ThinkingALot wrote: 1) Why does the memory access time depend on the amount of memory allocated?

TLB misses. Resolving a virtual address to a physical one can take up to 4 additional memory reads. Using large pages really helps a lot with larger hash sizes.

http://en.wikipedia.org/wiki/Translatio ... ide_buffer

ThinkingALot wrote: 3) Why does the slowdown caused by a large amount of memory depend on the number of processes?

Having more processes implies faster search = more frequent hash table access and consequently more L2 TLB misses. Besides that, each process has its own private page table, which again increases pressure on L2 TLB (this is one of the reasons why threads are more efficient than processes).

If you are using SSE prefetch, make sure you have enough useful work to do between the prefetch instruction and the memory access. Often the right timing of the prefetch is very important. Do it too soon and the prefetched data could be evicted from the cache before it is accessed. Do it too late and you don't have enough useful work to hide the latency.

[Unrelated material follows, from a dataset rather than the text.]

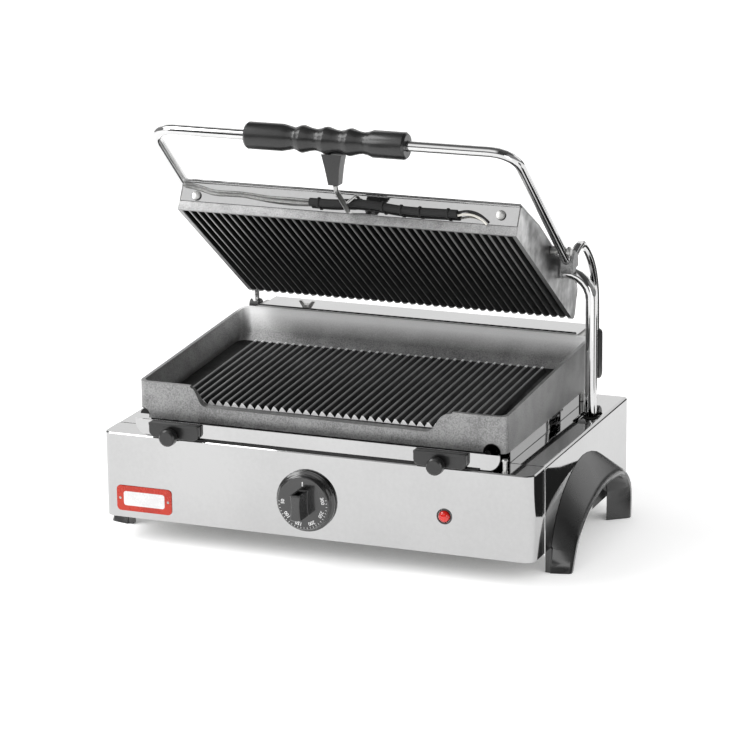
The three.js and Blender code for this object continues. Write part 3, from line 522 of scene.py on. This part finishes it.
# The lower ribs' front ends are scraped bright, and so are the last points of their crests.
def lower_casting():
    material, tree, shader, colour = grained_finish(
        "lower_casting", grey(0.03), grey(0.12), 0.0014, 0.02, 0.5, (0.4, 0.55), (0.0003, 0.3),
        metallic=0.4, specular_ior_level=0.2)
    slope = widest_normal("lower_plate")
    crest = level_of("lower_plate", slope)
    skin = season(tree, colour, shader, slope, crest, -1.0, Vector((0, -1, 0)), 0.24)
    ends = add_group(tree, "facing", {"Direction": (0, -1, 0), "From": 0.3, "To": 0.45})
    ribs = add_group(tree, "along", {
        "Direction": slope, "From": crest - rib_height - 0.6 * MM, "To": crest - rib_height})
    scraped = add_maths(tree, "MULTIPLY", ends["Mask"], ribs["Mask"])
    rear_border, last_points = 12.4 * MM, 4 * MM
    last_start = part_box("lower_plate")[1].y - rear_border - last_points
    last = add_group(tree, "along", {
        "Direction": (0, 1, 0), "From": last_start, "To": last_start + 0.4 * MM})
    tops = add_group(tree, "along", {
        "Direction": slope, "From": crest - 1 * MM, "To": crest - 0.6 * MM})
    skin = colour_blend(tree, last["Mask"], skin, grey(0.004))
    dots = add_maths(tree, "MULTIPLY", last["Mask"], tops["Mask"])
    bright = add_maths(tree, "MAXIMUM", scraped, dots)
    tree.links.new(colour_blend(tree, bright, skin, grey(1)), shader.inputs["Base Color"])
    tree.links.new(spread(tree, bright, 0, 1, 0.4, 0), shader.inputs["Metallic"])
    return material


# %% [markdown]
# ## Dress the solids
# A solid keeps its shape and only gets a finish. Most take the finish of their slot in the
# record. A few are finer than their slot, such as the glossy dial, and are named one by one.

# %% Hang a finish on every solid
finish_of_slot = {
    "mirror_steel": polished_sheet(),
    "chrome": chromed_bar(),
    "zinc_steel": zinc_plate(),
    "cast_grey": sand_casting(),
    "cast_black": lower_casting(),
    "black_plastic": grained_moulding(),
    "cable_black": black_sleeve(),
    "lens_red": lamp_glass(),
    "ceramic_white": glazed_ceramic(),
}
satin, glossy = satin_moulding(), glossy_dial()
finish_of_node = {
    "upper_plate": upper_casting(),
    "bridge_foot_left": satin,
    "bridge_foot_right": satin,
    "thermostat_knob": glossy,
    "stay_rod": finish_of_slot["zinc_steel"],
    "stay_hook": finish_of_slot["zinc_steel"],
    "pilot_lamp_body": glossy,
}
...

Richard, thank you for the explanation.

ThinkingALot wrote:I encountered the following problem when testing Gull in SMP mode. If I set the hash table size to 1Gb (64Mb by default), NPS drops depending on the number of processes.
1 process: the slowdown of the master process (which never idles) is about 2.2%.
2 processes: the slowdown of the master process is about 4.8%.
4 processes: the slowdown of the master process is about 7%.
2600K, HT off, DDR3 is in dual channel mode, the engine doesn't use large pages.
Profiling showed that the amount of time each process spends on the prefetch instruction in do_move() increases significantly with 1Gb hash table size.
So here are two questions:
1) Why does the memory access time depend on the amount of memory allocated?
3) Why does the slowdown caused by a large amount of memory depend on the number of processes?

first, the TLB is finite in size. 1gb of ram is, basically, 2^30 bytes, where a page has 2^12 bytes. Or 2^18 pages. No machine has that big a TLB. This means that HT accesses have to "walk the map tables" and can have up to 4 memory reads just to translate the virtual to real addresses. Big pages reduce that as you can then use 2M/4M page sizes, which means fewer pages and less TLB thrashing.

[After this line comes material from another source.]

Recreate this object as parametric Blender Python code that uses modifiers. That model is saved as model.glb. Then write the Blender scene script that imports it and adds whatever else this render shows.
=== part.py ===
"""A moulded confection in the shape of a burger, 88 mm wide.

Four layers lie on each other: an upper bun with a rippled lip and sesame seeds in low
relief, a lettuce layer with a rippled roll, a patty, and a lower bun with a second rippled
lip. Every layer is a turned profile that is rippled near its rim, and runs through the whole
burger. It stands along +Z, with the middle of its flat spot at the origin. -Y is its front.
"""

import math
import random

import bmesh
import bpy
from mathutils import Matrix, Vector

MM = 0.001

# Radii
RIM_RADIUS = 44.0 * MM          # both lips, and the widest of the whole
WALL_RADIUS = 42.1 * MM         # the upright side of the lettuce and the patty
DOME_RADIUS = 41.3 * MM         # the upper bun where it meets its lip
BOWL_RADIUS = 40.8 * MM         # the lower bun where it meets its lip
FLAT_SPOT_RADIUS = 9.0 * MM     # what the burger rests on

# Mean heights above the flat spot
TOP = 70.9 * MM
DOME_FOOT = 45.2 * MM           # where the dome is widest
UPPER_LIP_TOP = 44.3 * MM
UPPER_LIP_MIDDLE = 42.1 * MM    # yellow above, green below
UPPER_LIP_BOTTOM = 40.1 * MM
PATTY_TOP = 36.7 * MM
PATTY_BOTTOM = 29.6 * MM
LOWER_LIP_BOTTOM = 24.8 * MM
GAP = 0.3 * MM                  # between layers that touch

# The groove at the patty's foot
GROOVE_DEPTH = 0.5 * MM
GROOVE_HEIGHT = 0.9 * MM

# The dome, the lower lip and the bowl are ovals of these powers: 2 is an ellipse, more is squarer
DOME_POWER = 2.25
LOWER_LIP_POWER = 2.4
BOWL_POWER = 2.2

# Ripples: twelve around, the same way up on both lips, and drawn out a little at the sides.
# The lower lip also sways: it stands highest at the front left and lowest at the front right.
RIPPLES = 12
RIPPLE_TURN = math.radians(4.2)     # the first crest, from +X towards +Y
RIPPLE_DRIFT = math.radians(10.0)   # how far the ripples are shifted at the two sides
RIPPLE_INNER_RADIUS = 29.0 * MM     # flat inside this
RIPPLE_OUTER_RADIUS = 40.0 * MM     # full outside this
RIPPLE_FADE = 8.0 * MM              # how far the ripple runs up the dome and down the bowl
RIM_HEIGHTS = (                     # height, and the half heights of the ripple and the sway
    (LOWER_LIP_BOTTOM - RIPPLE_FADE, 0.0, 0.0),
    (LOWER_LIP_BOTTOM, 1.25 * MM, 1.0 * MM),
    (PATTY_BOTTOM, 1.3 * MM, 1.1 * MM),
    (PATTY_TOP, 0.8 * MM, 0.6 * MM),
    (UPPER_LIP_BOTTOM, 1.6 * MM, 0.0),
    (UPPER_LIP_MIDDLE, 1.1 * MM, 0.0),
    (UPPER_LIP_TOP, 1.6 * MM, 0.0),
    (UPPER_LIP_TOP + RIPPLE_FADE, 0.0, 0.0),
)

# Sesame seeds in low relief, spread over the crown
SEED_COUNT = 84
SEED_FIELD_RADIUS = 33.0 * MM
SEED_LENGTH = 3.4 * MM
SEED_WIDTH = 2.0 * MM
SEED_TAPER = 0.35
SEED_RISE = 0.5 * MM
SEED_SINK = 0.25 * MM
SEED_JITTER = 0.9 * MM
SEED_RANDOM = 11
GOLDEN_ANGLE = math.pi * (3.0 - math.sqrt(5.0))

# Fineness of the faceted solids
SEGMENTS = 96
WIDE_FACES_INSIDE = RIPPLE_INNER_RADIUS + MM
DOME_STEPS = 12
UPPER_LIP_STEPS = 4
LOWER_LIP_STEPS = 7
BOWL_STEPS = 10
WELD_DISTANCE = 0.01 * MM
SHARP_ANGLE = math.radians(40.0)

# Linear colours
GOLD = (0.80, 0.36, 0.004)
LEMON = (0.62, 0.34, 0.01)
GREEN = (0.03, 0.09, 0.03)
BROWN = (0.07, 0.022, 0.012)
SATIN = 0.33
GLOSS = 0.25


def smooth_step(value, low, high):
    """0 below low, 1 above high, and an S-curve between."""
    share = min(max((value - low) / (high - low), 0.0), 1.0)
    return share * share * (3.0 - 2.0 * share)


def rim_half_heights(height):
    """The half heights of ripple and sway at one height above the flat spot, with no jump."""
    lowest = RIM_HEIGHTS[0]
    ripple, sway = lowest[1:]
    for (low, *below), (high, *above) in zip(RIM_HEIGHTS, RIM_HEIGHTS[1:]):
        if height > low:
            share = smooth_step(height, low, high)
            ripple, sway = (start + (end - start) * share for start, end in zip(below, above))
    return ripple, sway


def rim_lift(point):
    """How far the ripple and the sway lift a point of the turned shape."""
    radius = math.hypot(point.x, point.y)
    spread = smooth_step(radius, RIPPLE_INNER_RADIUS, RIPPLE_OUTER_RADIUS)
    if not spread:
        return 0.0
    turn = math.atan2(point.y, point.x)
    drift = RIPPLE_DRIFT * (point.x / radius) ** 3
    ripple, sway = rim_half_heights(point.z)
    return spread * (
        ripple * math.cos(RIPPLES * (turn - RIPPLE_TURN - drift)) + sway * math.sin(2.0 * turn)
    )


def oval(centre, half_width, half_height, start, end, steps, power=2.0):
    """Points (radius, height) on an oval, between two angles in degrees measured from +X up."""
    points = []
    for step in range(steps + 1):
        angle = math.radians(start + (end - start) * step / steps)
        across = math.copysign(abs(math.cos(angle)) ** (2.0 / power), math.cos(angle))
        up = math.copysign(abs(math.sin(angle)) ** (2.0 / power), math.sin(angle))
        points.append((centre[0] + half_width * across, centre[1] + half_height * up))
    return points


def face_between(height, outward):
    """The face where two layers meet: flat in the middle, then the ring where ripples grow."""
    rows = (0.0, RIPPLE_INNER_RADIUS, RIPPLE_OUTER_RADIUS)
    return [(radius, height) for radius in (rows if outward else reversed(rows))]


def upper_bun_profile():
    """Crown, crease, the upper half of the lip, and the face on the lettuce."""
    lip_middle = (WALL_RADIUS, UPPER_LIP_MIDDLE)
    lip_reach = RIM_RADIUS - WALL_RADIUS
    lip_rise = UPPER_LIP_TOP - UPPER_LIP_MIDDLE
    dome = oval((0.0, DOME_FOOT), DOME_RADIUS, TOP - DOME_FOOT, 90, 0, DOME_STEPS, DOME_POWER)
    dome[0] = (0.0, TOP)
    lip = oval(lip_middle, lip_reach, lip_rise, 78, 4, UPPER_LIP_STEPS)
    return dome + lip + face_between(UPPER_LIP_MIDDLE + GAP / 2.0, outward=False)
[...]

With multiple threads, you now have more memory accesses, and the CPUs can begin to get in each other's way. It can also be an issue with just regular memory addresses, as just accessing a large TT will tend to give cache a workout, and more threads mean more memory bandwidth required just to access the data, ignoring the TLB issue.

According to http://software.intel.com/sites/product ... _guide.pdf, page 9, Intel Nehalem has a 512 entry TLB and a 32 entry DTLB for large pages (2Mb/4Mb) per core. One can conclude that
- it doesn't matter whether threads or processes are used since each thread running on a separate core has its own TLB
- the maximum amount of memory which can be accessed without TLB misses is 2Mb (or 64Mb/128Mb if large pages are used).
In case of a 64Mb+ hash table the requested page address should be almost always absent from the TLB. So the difference between 64Mb & 1Gb table is only in the length of the page walk?

ThinkingALot wrote:According to http://software.intel.com/sites/product ... _guide.pdf, page 9, Intel Nehalem has a 512 entry TLB and a 32 entry DTLB for large pages (2Mb/4Mb) per core. One can conclude that
- it doesn't matter whether threads or processes are used since each thread running on a separate core has its own TLB

Nehalem has a 2 level TLB hierarchy. Each core has its own L1 Instruction-TLB (128 entry) and L1 Data-TLB (64 entry) plus an additional 32 entry Data-TLB for large pages.

The L2 TLB (512 entry) is unified (serves both data and instructions), can handle only small pages, and is shared between cores.

ThinkingALot wrote: - the maximum amount of memory which can be accessed without TLB misses is 2Mb (or 64Mb/128Mb if large pages are used).
In case of a 64Mb+ hash table the requested page address should be almost always absent from the TLB. So the difference between 64Mb & 1Gb table is only in the length of the page walk?

Page walks are normal memory reads and as such they go through the usual cache hierarchy (L1D/L2/L3 - although I'm not sure about L1D). So the latency of the page walk depends on what is already in the caches.

With large pages the situation is actually a lot better. Even in case of permanent TLB misses (which we are trying to hide with prefetch anyway) the reloads do not displace other useful (small page) entries because of separate small-page/large-page sections of TLB.